Great for fans of science fiction; others need not apply
27 June 2006 | by philr8See all my reviews

I found this movie while I was searching through all the new movies on OnDemand. I usually look through the new movies about once a week, searching for some hidden gem I've never heard of. I'm not always successful, but this time I was.

I'm a pretty big sci-fi fan and especially love "speculative fiction;" meaning content about the near future that isn't necessarily out-of-this-world sci-fi. Authors like Philip K Dick and Jonathan Lethem excel in this genre, and I like Marooned fits in it very nicely.

Released in 1969, it obviously takes place at a not-much-later date - the inclusion of SKYLAB, launched in 1973, proves this. The rescue vehicle used also looks like a very crude version of the space shuttle - a futuristic test vehicle that looks grounded in reality enough to escape being campy. A few lines of dialogue also hint that a Mars expedition is something that is considered to be right around the corner.

Most complaints in the comments section refer to the pacing. All i can say is: go read a book. If 90-minute action fests are your barometer for the worth of a film, go elsewhere. There are no exploding fireballs or meteors ripping through space stations with stereotypical crazy Russians here. Instead, you get a fully realized and believable view into what might happen if some of our astronauts became stranded in space.

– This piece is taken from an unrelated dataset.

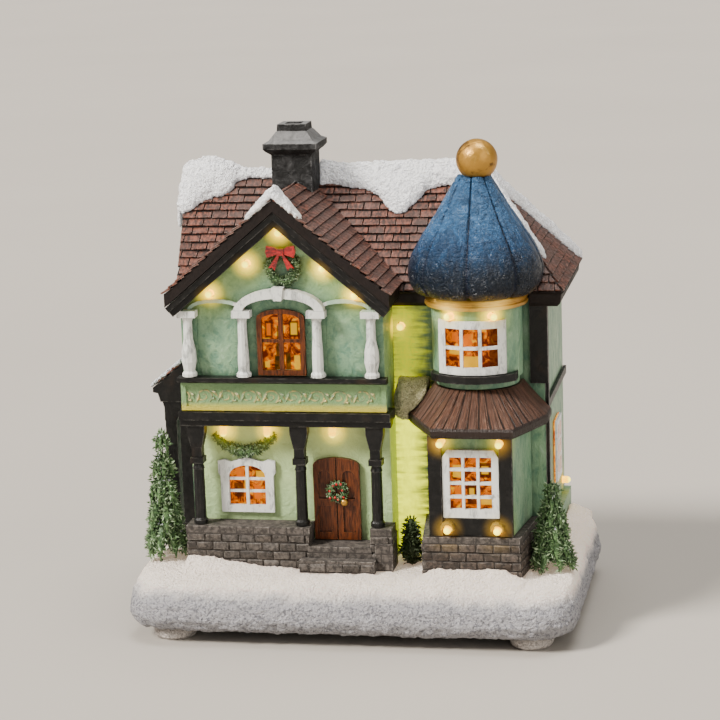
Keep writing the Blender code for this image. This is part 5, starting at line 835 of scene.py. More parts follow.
def scroll_unit():
    """One turn of the frieze's running scroll, in its own plane, as a helper."""
    shape = bmesh.new()
    path, radii = [], []
    for k in range(22):
        t = k / 21
        angle = math.radians(-60.0 + 520.0 * t)
        reach = 3.0 * (1.0 - 0.80 * t)
        path.append((reach * math.cos(angle) * 1.25, reach * math.sin(angle), 0.0))
        radii.append(0.55 * (1.0 - 0.45 * t))
    tube_shape(shape, path, radii)
    for start, end in (
        ((-3.6, -2.2, 0), (-1.4, 1.8, 0)), ((3.4, 1.6, 0), (5.6, -1.8, 0)),
        ((2.6, -2.0, 0), (4.6, -2.6, 0)),
    ):
        middle = (Vector(start) + Vector(end)) / 2 + Vector((0.5, 0.6, 0.2))
        tube_shape(shape, [start, tuple(middle), end], [0.2, 0.75, 0.15], 5)
    shape.transform(Matrix.Scale(mm, 4))
    return new_object("scroll unit", mesh_of(shape, "scroll unit"))


frieze_face = on_slope((-69.0, frieze_front + 0.9, frieze_low + 0.2), (1, 0, 0), (0, 0, 1))
laid_rows(
    "frieze_scroll",
    [(frieze_face, {
        "Rows": 1, "Per Row": 9, "Pitch": 0.0092, "Rise": 0.0112, "Lift": 0.0, "Tilt": 0.0, "Turn": 0.25,
        "Left": 0.002, "Right": 0.0835, "Uneven": 0.0003,
    })],
    scroll_unit(), ochre,
)

# Black timber
# Bargeboards, ledge, beam, posts, sill and corner boards are cast and painted satin black. Their edges
# and raised grain are dry-brushed grey, and rubbed through to brown in a few places. Their hollows get
# painted shade, and near the lamps they are painted orange as lamp light.
timber, shader, place = new_paint("black timber", 0.38, shine=0.28)
grain_place = scaled_axes(place, (0.35, 1.0, 0.35))
grain = noise(grain_place, 900.0, 3.0, 0.6, 0.4)
colour = mixed(ranged(grain, 0.4, 0.8), (0.0025, 0.0025, 0.0025), (0.009, 0.008, 0.007))
colour = worn(colour, (0.17, 0.16, 0.145), 0.0007, 420.0, 0.5)
browned = ranged(noise(place, 70.0, 2.0), 0.58, 0.72, 0.0, 0.4)
colour = mixed(browned, colour, (0.034, 0.018, 0.009))
# Painted shade in the hollows, and painted orange lamp light near the lamps.
colour = shaded_in_hollows(colour, (0.002, 0.002, 0.002), 1.5, 0.8)
colour = lamp_lit(colour, (0.85, 0.50, 0.04), 8.0, 0.7)
finish(shader, colour, grain, 0.30, 0.5, 0.55, 0.0007)
dress(
    timber, "gable_bargeboards", "balcony_ledge", "porch_beam", "porch_column_left", "porch_column_middle",
    "porch_column_right", "side_porch", "bay_timbers", "tower_sill", "corner_post",
)

# White trim
# The balcony columns and arches and the window frames are cast and painted satin white, with painted grey
# shade in the hollows and along the brush lines, and painted lamp light near the lamps.
white, shader, place = new_paint("white trim", 0.40, shine=0.35)
strokes = grouped(place, brush_work, scale=330.0, stretch=(1.0, 1.0, 0.4))
# Painted shade: the brush lines are painted grey.
colour = mixed(ranged(strokes["Height"], 0.40, 0.70), (0.27, 0.28, 0.27), (0.70, 0.71, 0.67))
colour = mixed(ranged(strokes["Patches"], 0.5, 0.8, 0.0, 0.35), colour, (0.50, 0.51, 0.48))
column_top, middle_arch_half = 131.1, 18.6
side_arch = calc("ABSOLUTE", plus(split(place)["X"], -wing_x * mm))
side_arch = ranged(side_arch, middle_arch_half * mm, (middle_arch_half + 0.6) * mm)
over_columns = ranged(split(place)["Z"], column_top * mm, (column_top + 0.4) * mm)
colour = mixed(times(times(side_arch, over_columns), 0.8), colour, (0.30, 0.48, 0.33))
colour = shaded_in_hollows(colour, (0.20, 0.20, 0.18), 1.3, 0.6)
colour = lamp_lit(colour, (1.0, 0.84, 0.30), 10.0, 0.7)
feed(shader, "Base Color", colour)
feed(shader, "Roughness", ranged(strokes["Height"], 0.3, 0.9, 0.5, 0.33))
bumped(shader, strokes["Height"], 0.4, 0.0008)
dress(white, "balcony_arcade", "porch_window_frame", "tower_lower_frame", "tower_upper_frame")

# Brown joinery: the casement and the double door
# Cast panels with wood grain, painted chestnut brown over a dark ground, rubbed lighter along their
# edges and painted darker as shade in their hollows.
door_wood, shader, place = new_paint("brown joinery", 0.40, shine=0.3)
grain_place = scaled_axes(place, (1.0, 1.0, 0.12))
grain = noise(grain_place, 1500.0, 3.0, 0.6, 0.6)
colour = mixed(ranged(grain, 0.34, 0.62), (0.030, 0.007, 0.001), (0.115, 0.027, 0.005))
colour = worn(colour, (0.33, 0.12, 0.035), 0.0004, 900.0, 0.6)
colour = shaded_in_hollows(colour, (0.006, 0.002, 0.001), 1.0, 0.95)
finish(shader, colour, grain, 0.48, 0.3, 0.5, 0.0004)
dress(door_wood, "gable_casement", "front_door")

# Lit window films
# Thin translucent film behind each frame, printed with a plain warm room and glowing from the lamps
# behind it: orange walls, lighter lamp spots, darker furniture and, in the gable, a dark little fir.


def block_mask(spot, x0, x1, z0, z1):
    """1 inside a soft-edged rectangle, in metres, of the film's own plane."""
    soft = 0.0003
    inside = ranged(spot["X"], x0 - soft, x0 + soft)
    inside = times(inside, ranged(spot["X"], x1 - soft, x1 + soft, 1.0, 0.0))
    inside = times(inside, ranged(spot["Z"], z0 - soft, z0 + soft))
    return times(inside, ranged(spot["Z"], z1 - soft, z1 + soft, 1.0, 0.0))


def film_paint(name, seed, shapes):
    """Warm mottled colours with the given soft shapes: rectangle in mm and colour."""
    paint, shader, place = new_paint(name, 0.3, glow=1.0, shine=0.1)
    spot = split(place)
    moved = made("ShaderNodeMapping", {0: place, "Location": (seed * 0.37, 0.0, seed * 0.21)})
    blots = noise(moved, 280.0, 3.0, 0.6, 1.2)
    colour = mixed(ranged(blots, 0.40, 0.56), (0.11, 0.010, 0.0), (0.72, 0.14, 0.0))
    colour = mixed(ranged(blots, 0.57, 0.70), colour, (1.0, 0.48, 0.008))
    for x0, x1, z0, z1, tint in shapes:
        inside = block_mask(spot, x0 * mm, x1 * mm, z0 * mm, z1 * mm)
        colour = mixed(times(inside, 0.85), colour, tint)
    feed(shader, "Base Color", mixed(0.75, colour, (0.03, 0.008, 0.0)))
    feed(shader, "Emission Color", colour)
    return paint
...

Personally, I was invested fully into the film and felt sad when the movie ended, the same way I feel when I finish a good book. The pacing here, if you are interested in the subject matter, is fine. For fans of science fiction, this movie is a must-see. For those of us who actually can sit through a book and enjoy it (and I don't mean "page-turners"), this movie is a great way to spend an afternoon. For everyone else, please avoid. You will only drag this movie's rating further into the mud.